The steward of a local mountain hut also penned a blog shortly before the tragedy, writing that he could hear water flowing beneath the ice on the glacier (a sign meltwater had penetrated the glacial mass, furthering melt and destabilization). This theory was promoted as the most probable cause of the slide by the University of Innsbruck glaciologist Georg Kaser, among others.

The Italian Meteorological Society (SMI) supported the meltwater theory in a Facebook post, noting that although analysis was still ongoing, "The most credited hypothesis calls into effect the penetration inside the glacier mass--through a crack just below the summit--of abundant water ... generating overpressures capable of "ungluing" part of the glacier and triggering its sudden collapse."

The broken remains of the Marmolada Glacier.
The missing slab of the Marmolada Glacier, located 500 feet below the summit. (Photo: Corpo Nazionale Soccorso Alpino e Speleologico / CNSAS (Italian National Alpine and Speleological Rescue Corps)

The SMI added that the glacial collapse could not have been easily predicted, however, noting that although the glacier has degraded dramatically due to global warming, most of these potential warning signs (glacial retreat, rising temperatures, lack of snowfall, etc.) are present on countless mountains throughout the Alps (and the world), making it near impossible to identify Marmolada's glacier, in particular, as a spot of concern.

"Although in seasons like this--very hot with intense and early meltdown and deglaciation--and in the context of current global warming, [glaciers and mountains] frequently present major and known risks ... no element lets us foreshadow that right there and at that moment (compared to other glaciers in similar conditions from one end of the Alps to the other) an event of this magnitude could occur."

SAT president Ferrari's opinion was also that even if implemented, a ban on climbing wouldn't have done much to prevent the incident. "Every time an avalanche falls, people ask us: could it not be closed?" he said. "The truth is that every time we try to ban an area considered dangerous, that ban is systematically evaded.
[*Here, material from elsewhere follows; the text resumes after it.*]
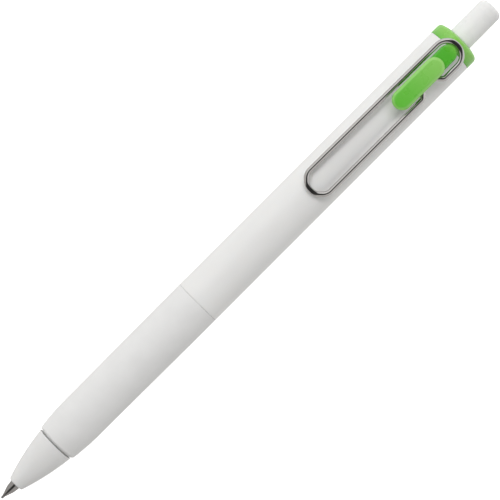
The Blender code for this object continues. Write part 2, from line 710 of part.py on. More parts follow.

Closing the mountain, placing bans, monitoring everything is not the solution."

Like most climbs on glaciated peaks, ideally, the climbers on Marmolada would've made an alpine start (pre-dawn) and planned to be off the mountain by noon for optimal safety, said Italian climber Federico Bernardi, who also runs the news site Montagna Magica. Climbing during the sunny afternoon is never the safest bet.

"But there is no serac hanging over this route [on Marmolada]," he said, so falling seracs are not traditionally considered a risk. This collapse came instead from far above, off the summit glacier, something that would've been almost impossible to forecast.

"This tragedy could have happened at any time of day," Bernardi continued. "Things are changing so fast that it is hard to predict these things. There wasn't any alert, except for the biggest alert of all: global warming. It's affecting everything--we are losing glaciers throughout Italy."